In “Revolting Grief,” Evren Savcı also probes the limits and potentials of mourning as political practice. She shows that mourning can be reduced to a personal and apolitical response to state violence but it can also be used as a way to interrogate and interrupt the bases of such violence. The condition of possibility for such intervention is an attunement not only to collective precariousness, but also to forms of precarity and “structures that produce insecurity as a condition of life.” Only then can mourning serve to deeply challenge, rather than simply grieve the situation in contemporary Turkey.
In both Zerrin Özlem Biner and Eray Çaylı’s contributions, we see a less obvious aspect of statecraft: the techniques by which the state dissociates itself from its own violence, through inheritance law in Biner’s essay, and through new genres of official propaganda in Çaylı’s essay.
In “Haunted by Debt: Calculating the Cost of Loss and Violence in Turkey,” Zerrin Özlem Biner details a baffling legal instrument deployed by the government to “redress” the damages caused by the conflict between the PKK and the state. Her account allows insight into how the state recasts itself as arbiter of damages, while perpetuating its vengeance through producing schemes of unpayable debt for its enemies. Biner’s contribution serves as a crystallised account of the nexus between neo-liberalism and state violence.
In "Bear Witness: Embedded Coverage of Turkey’s Urban Warfare and the Demarcation of Sovereignty against a Dynamic Exterior," Eray Çaylı analyses a recent vehicle of state propaganda, the TV series Şahit Olun [Bear Witness],which depicts the current conflict in Kurdish towns through a stylised mixing of the genres of embedded war reporting, true crime, citizen journalism, and drone videography. He traces the techniques through which the agency of the state and state agents are represented, with particular attention to the spatial dynamics that are produced as a result of visual representation. In Çaylı’s account, a cinematography of intimacy and identification reconfigures and reconsolidates sovereignty by interiorising the threat while exteriorising state violence.
The final two essays by Haydar Darıcı and Ali B. explore the struggle for stateless spaces and stateless politics in Kurdistan on two sides of the Turkish-Syrian border. In “Of Kurdish Youth and Ditches,” Darıcı draws on his ethnographic research on Kurdish youth politics in Cizre to trace the emergence of a new militant movement that has become the central actor in the current conflict with the Turkish state. Shunning the more traditional Kurdish politics of waiting (i.e. for the Turkish state to negotiate peace with) and victimhood (i.e. as articulated through the language of human rights), the Kurdish youth redefine “the space of politics as well as the meaning of the political” in their struggle for emancipation in the now. They do so not by seeking an alternative form of sovereignty but rather engaging in street politics of self-defense and democratic autonomy.

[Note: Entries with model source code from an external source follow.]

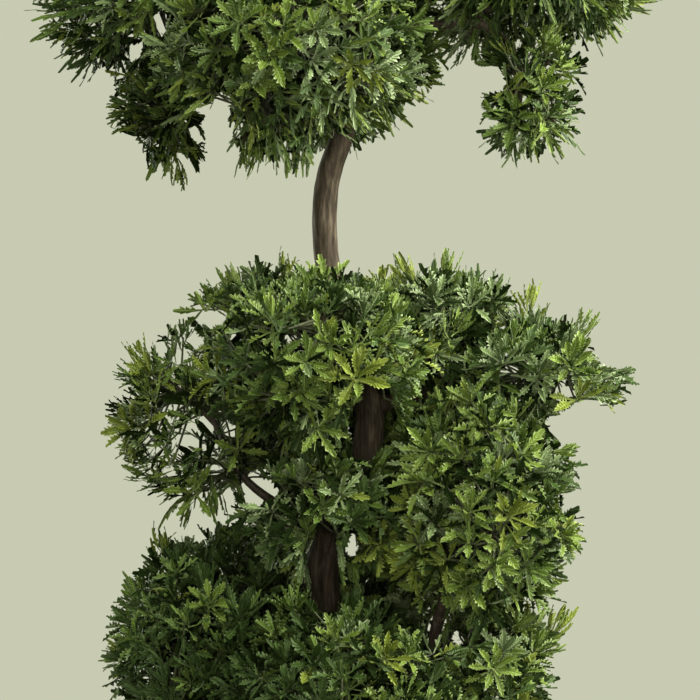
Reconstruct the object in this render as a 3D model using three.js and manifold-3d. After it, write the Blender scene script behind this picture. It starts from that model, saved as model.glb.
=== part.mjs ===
import * as THREE from 'three';
import { mergeVertices } from 'three/addons/utils/BufferGeometryUtils.js';
import Module from 'manifold-3d';

// An artificial pine bonsai in its pot, in millimetres. +Z is up, the pot stands on Z 0, and the front is -Y.
// A bent trunk carries boughs, and each bough ends where it enters a mass of foliage.

const wasm = await Module();
wasm.setup();

// Pot and its filling.
const POT_HEIGHT = 150;
const POT_FOOT_RADIUS = 76;
const POT_FOOT_ROUND = 3;
const POT_RIM_RADIUS = 104;
const POT_WALL = 9;
const POT_FLOOR = 14;
const POT_SIDES = 32;
const RIM_BAND = 20;
const RIM_STEP = 5;
const RIM_ROUND = 4;
const SOIL_TOP = 138;

// Trunk: its axis, from under the soil to the tip, has a place at each bend and between bends.
const TRUNK_AXIS = [
  [0, 0, 126], [11, -5, 184], [17, -8, 240], [-10, 6, 338], [-19, 5, 392],
  [-11, 1, 432], [13, -5, 478], [19, -6, 510], [14, -3, 544], [-4, 2, 587],
  [-15, 4, 640], [-13, 1, 690], [-1, -1, 728], [8, -4, 775], [6, -2, 818], [-4, 0, 880],
];
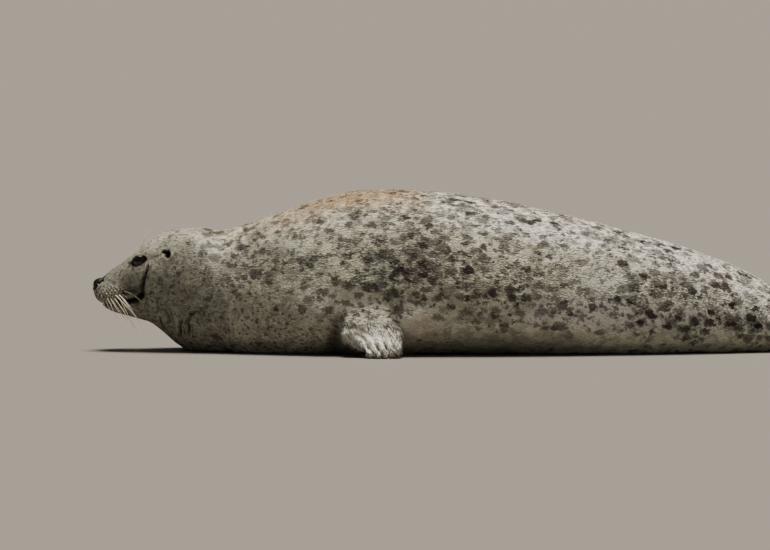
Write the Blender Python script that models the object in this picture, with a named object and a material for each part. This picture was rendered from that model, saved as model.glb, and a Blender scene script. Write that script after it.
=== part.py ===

In “Eroding the State in Rojava,” Ali B details the work in Rojava in seeking to create alternative political forms in light of the patent failures of states and markets in the region (and the world). Rojava is a centre of experimentation with democratic autonomy. New political and economic forms are being produced here even as the communities involved face violence both from Turkey and from the Islamic State, which is literally at their door. As Ali B shows, Rojava is not a utopia by any means and the attempt to stave off state forms is not always successful; nevertheless, a remarkable experiment is underway.

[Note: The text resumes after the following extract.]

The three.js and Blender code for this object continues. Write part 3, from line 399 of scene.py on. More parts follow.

That something is rotten in the state as a form of political organisation becomes particularly conspicuous in a context of unsustainably ruinous violence that is nevertheless sustained by the law, the market, the elections, the geopolitical, the diplomatic, the transnational, and so on. But such a situation also produces practices of resistance and critique that can inform beyond its own context.
This collection of essays draws on these practices of resistance and the work of critique not so much in the way of easy hope and reassurance, but rather as a way of facilitating judgments about what succeeds and what fails. In that sense, they can be read as a collective effort to begin to re-equip ourselves in the face of ruin. The equipment on offer ranges from strategies for negotiating the state in its current guises, to understanding its more insidious articulations and operations, and looking beyond the state to alternative political forms and imaginaries. All this so that we may begin again.

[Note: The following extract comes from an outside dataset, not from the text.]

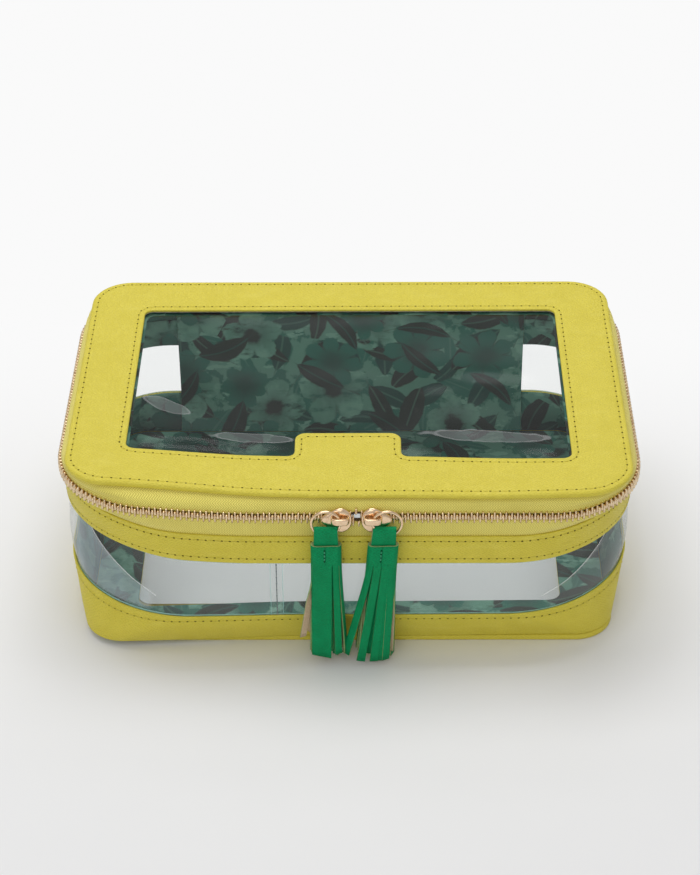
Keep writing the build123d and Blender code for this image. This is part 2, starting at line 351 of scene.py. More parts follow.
def strip_section(z0, z1, rows, swell):
    """Section of a leather strip: crowned face, rounded edges, pulled in along its stitching."""
    edge = 0.5
    outer = []
    for z in heights(z0, z1, edge):
        near = min(z - z0, z1 - z)
        inset = wall_inset(z)
        if near < edge:
            inset += edge - math.sqrt(max(0.0, edge**2 - (edge - near) ** 2))
        for row in rows:
            inset += 0.12 * math.exp(-(((z - row) / 0.9) ** 2))
        inset -= swell * math.sin(math.pi * (z - z0) / (z1 - z0))
        outer.append((inset, z))
    knees = [z for z in (upper_top_z, upper_z, lower_top_z) if z0 < z < z1]
    return outer + [(wall_inset(z) + leather_t, z) for z in (z1 - 0.1, *knees, z0 + 0.1)]


def rounded_path(corners, base):
    """Closed path through rounded corners, a list of (x, y, radius); base sets how it is divided."""
    pitch = 3.0
    turn_steps = 6

    def tangents(loop):
        found = []
        count = len(loop)
        for i, (x, y, r) in enumerate(loop):
            before = Vector(loop[i - 1][:2]) - Vector((x, y))
            after = Vector(loop[(i + 1) % count][:2]) - Vector((x, y))
            before.normalize()
            after.normalize()
            half = before.angle(after) / 2
            found.append((Vector((x, y)), before, after, r / math.tan(half), r, half))
        return found

    made = tangents(corners)
    measured = tangents(base)
    points = []
    count = len(corners)
    for i, (p, before, after, trim, r, half) in enumerate(made):
        middle = (before + after).normalized() * (r / math.sin(half))
        first = before * trim - middle
        last = after * trim - middle
        start_a = math.atan2(first.y, first.x)
        sweep = math.atan2(first.x * last.y - first.y * last.x, first.dot(last))
        for k in range(turn_steps + 1):
            a = start_a + sweep * k / turn_steps
            points.append(p + middle + Vector((math.cos(a), math.sin(a))) * r)
        q, q_before, _, q_trim, _, _ = made[(i + 1) % count]
        start = p + after * trim
        end = q + q_before * q_trim
        m, m_next = measured[i], measured[(i + 1) % count]
        length = ((m[0] + m[2] * m[3]) - (m_next[0] + m_next[1] * m_next[3])).length
        steps = max(1, round(length / pitch))
        for k in range(1, steps):
            points.append(start.lerp(end, k / steps))
    return [(point.x, point.y) for point in points]


def rectangle(size, grow, radius):
    """Corners of a rounded rectangle, let out by so much."""
    x, y, r = size[0] / 2 + grow, size[1] / 2 + grow, radius + grow
    return [(-x, -y, r), (x, -y, r), (x, y, r), (-x, y, r)]


def lid_hole(grow):
    """Corners of the lid's window, with the tab that stands into it."""
    a, b, c, d = rectangle(lid_window, grow, lid_window_r)
    side = tab_w / 2 - grow
    foot = -lid_window[1] / 2 - grow
    top = -lid_window[1] / 2 + tab_h - grow
    tip_r = max(1.5, tab_r - grow)
    tab = [
        (-side, foot, tab_foot_r + grow),
        (-side, top, tip_r),
        (side, top, tip_r),
        (side, foot, tab_foot_r + grow),
    ]
    return [a, *tab, b, c, d]


def inside(point, loop):
    """True if the point is inside a closed loop."""
    x, y = point
    found = False
    for (x0, y0), (x1, y1) in zip(loop, loop[1:] + loop[:1]):
        if (y0 > y) != (y1 > y) and x < x0 + (y - y0) * (x1 - x0) / (y1 - y0):
            found = not found
    return found


def distance(point, loop):
    """Shortest way from a point to a closed loop."""
    best = 1e9
    px, py = point
    for (x0, y0), (x1, y1) in zip(loop, loop[1:] + loop[:1]):
        dx, dy = x1 - x0, y1 - y0
        t = ((px - x0) * dx + (py - y0) * dy) / max(dx * dx + dy * dy, 1e-12)
        t = min(1.0, max(0.0, t))
        best = min(best, math.hypot(px - x0 - t * dx, py - y0 - t * dy))
    return best


def outline(inset, z):
    """Closed outline of the case at height z, set in from the zip's line."""
    return [at(run, inset, z)[:2] for run in all_round()]


def floor_loop(grow):
    """Closed loop round the floor's window, let out by so much."""
    return rounded_path(rectangle(floor_window, grow, window_r), rectangle(floor_window, 0, window_r))


def lid_loop(grow):
    """Closed loop round the lid's window and tab, let out by so much."""
    return rounded_path(lid_hole(grow), lid_hole(0))


def plate(skin, outer, hole, more, height, spacing):
    """Fills the face between an outer loop and a hole; more are loops of points on it."""
    points = outer + hole
    first = len(outer)
    count = len(points)
    edges = [(i, (i + 1) % first) for i in range(first)]
    edges += [(i, first + (i + 1 - first) % len(hole)) for i in range(first, count)]
    for loop in more:
        points += loop
    given = list(points)
    x = -width / 2
    while x < width / 2:
        y = -depth / 2
        while y < depth / 2:
            p = (x, y)
            if inside(p, outer) and not inside(p, hole):
                if min(math.hypot(x - a, y - b) for a, b in given) > spacing * 0.55:
                    points.append(p)
            y += spacing
        x += spacing
    filled = delaunay_2d_cdt([Vector(p) for p in points], edges, [], 0, 1e-5)
    made = [skin.point((v.x, v.y, height(v.x, v.y)), v.x, v.y) for v in filled[0]]
    for corners in filled[2]:
        middle = sum((filled[0][c] for c in corners), Vector((0, 0))) / len(corners)
        if inside(middle, outer) and not inside(middle, hole):
            skin.face([made[c] for c in corners])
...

 Including, for example, two-and-a-half to four years for concealing one’s face partially or fully with a mask or a piece of cloth. Polis Vazife ve Salâhiyet Kanunu, Jandarma Teşkilat, Görev ve Yetkileri Kanunu ile Bazı Kanunlarda Değişiklik Yapılmasına dair Kanun, Kanun no. 6638, Resmi Gazete, 4 April 2015.
 The very high profile case of prominent journalist Can Dündar provides an indication of the threats under which all media workers operate: Can Dündar, “I Revealed the Truth About President Erdoğan and Syria. For That, He Had Me Jailed,” Guardian, 28 December 2015.
 For a fraction of these, see, for example, the letter of concern issued by Scholars at Risk Network and endorsed by close to thirty international higher education networks and associations; the statement by the Modern Language Association; and the letter by the American Sociological Association.
 We translate the headline loosely to better capture its effect: “12 Eylül’le Yüzleşmek Üzere Yola Çıkan Ak Parti: “Önce o dönemi bi’ tekrar yaşamamız gerekiyor…’”, Zaytung, 15 January 2016.